— START OF DATASET EXCERPT —
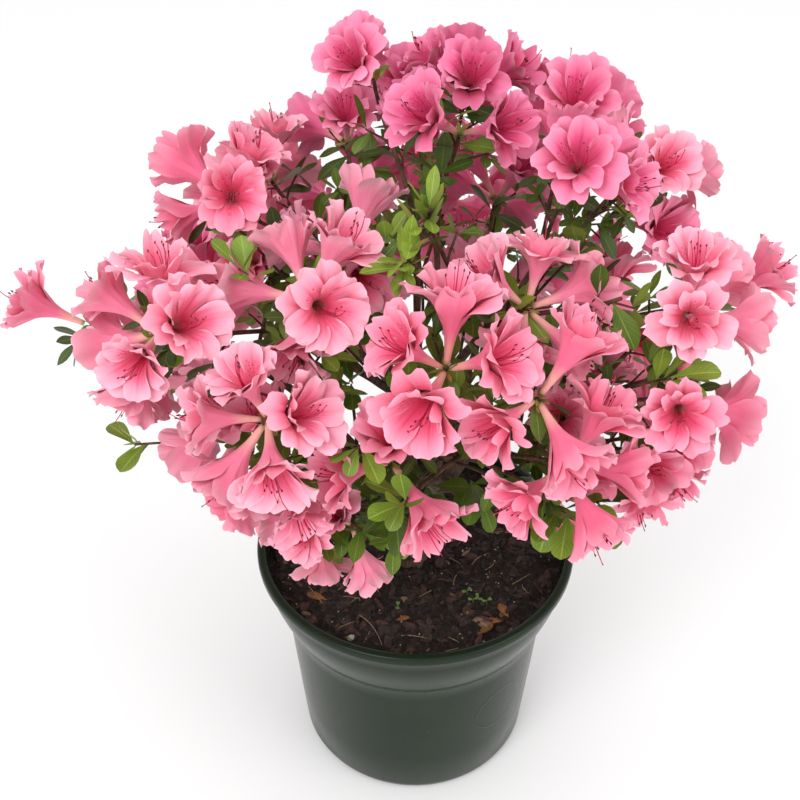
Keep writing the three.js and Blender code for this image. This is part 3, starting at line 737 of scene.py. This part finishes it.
for number, (compass, lift, reach, size) in enumerate(SPROUTS):
    way = heading(compass, lift)
    bough = bough_lines[max(mass_ways, key=lambda name: mass_ways[name].dot(way))]
    draw = draws(2500 + number)
    tip, root = CROWN + way * reach, bough.point(draw(0.5, 0.9))
    axis = unit(way + 0.35 * UP)
    leaving = bough.tangent(0.7)
    stretch = np.linalg.norm(tip - root)
    sprig = Line(root, root + leaving * stretch * 0.3, tip - axis * stretch * 0.3, tip)
    twigs.add(*tube(sprig, tapered(*SPRIG_RADII), 5, 12))
    sprouts.append(SimpleNamespace(tip=tip, axis=axis, size=size, sunlit=reach > SUNLIT, draw=draw))
young_bark = bark_material("young_bark", (0.03, 0.014, 0.009), (0.14, 0.07, 0.04))
twigs.piece("twigs", young_bark, "bark")

# ---- Leaves ---------------------------------------------------------------------------------
# Small thick blades, broadest past the middle and rounded at the end, on very short stalks, in
# whorls under the trusses and in tufts on the side twigs. New shoots are a bright yellow-green.

LEAF_LENGTH, LEAF_WIDTH = 25.0, 12.0
LEAF_OUTLINE = ((0, 0.09), (0.1, 0.14), (0.22, 0.42), (0.4, 0.78), (0.56, 0.98), (0.7, 0.97),
                (0.83, 0.74), (0.93, 0.4), (1.0, 0.04))
ROUND_OUTLINE = ((0, 0.09), (0.1, 0.13), (0.22, 0.32), (0.4, 0.62), (0.58, 0.9), (0.74, 1.0),
                 (0.87, 0.84), (0.95, 0.54), (1.0, 0.08))
LEAF_ACROSS = (-1.0, -0.5, 0.0, 0.5, 1.0)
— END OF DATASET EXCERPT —
- **AIM**
Give back the whole listing exactly as it reads.

- **THE REPLY**
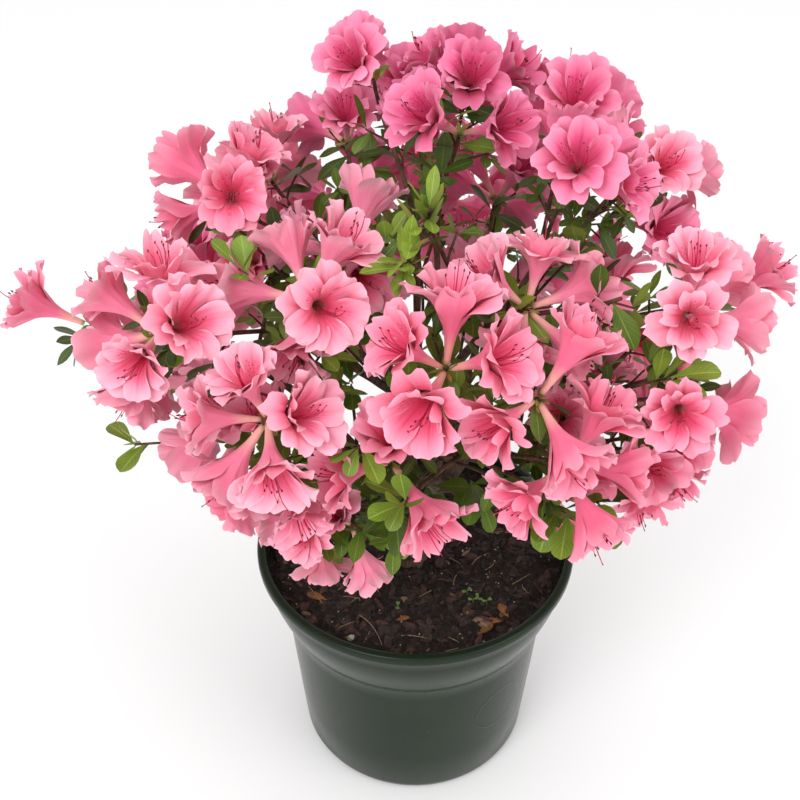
Keep writing the three.js and Blender code for this image. This is part 3, starting at line 737 of scene.py. This part finishes it.
for number, (compass, lift, reach, size) in enumerate(SPROUTS):
    way = heading(compass, lift)
    bough = bough_lines[max(mass_ways, key=lambda name: mass_ways[name].dot(way))]
    draw = draws(2500 + number)
    tip, root = CROWN + way * reach, bough.point(draw(0.5, 0.9))
    axis = unit(way + 0.35 * UP)
    leaving = bough.tangent(0.7)
    stretch = np.linalg.norm(tip - root)
    sprig = Line(root, root + leaving * stretch * 0.3, tip - axis * stretch * 0.3, tip)
    twigs.add(*tube(sprig, tapered(*SPRIG_RADII), 5, 12))
    sprouts.append(SimpleNamespace(tip=tip, axis=axis, size=size, sunlit=reach > SUNLIT, draw=draw))
young_bark = bark_material("young_bark", (0.03, 0.014, 0.009), (0.14, 0.07, 0.04))
twigs.piece("twigs", young_bark, "bark")

# ---- Leaves ---------------------------------------------------------------------------------
# Small thick blades, broadest past the middle and rounded at the end, on very short stalks, in
# whorls under the trusses and in tufts on the side twigs. New shoots are a bright yellow-green.

LEAF_LENGTH, LEAF_WIDTH = 25.0, 12.0
LEAF_OUTLINE = ((0, 0.09), (0.1, 0.14), (0.22, 0.42), (0.4, 0.78), (0.56, 0.98), (0.7, 0.97),
                (0.83, 0.74), (0.93, 0.4), (1.0, 0.04))
ROUND_OUTLINE = ((0, 0.09), (0.1, 0.13), (0.22, 0.32), (0.4, 0.62), (0.58, 0.9), (0.74, 1.0),
                 (0.87, 0.84), (0.95, 0.54), (1.0, 0.08))
LEAF_ACROSS = (-1.0, -0.5, 0.0, 0.5, 1.0)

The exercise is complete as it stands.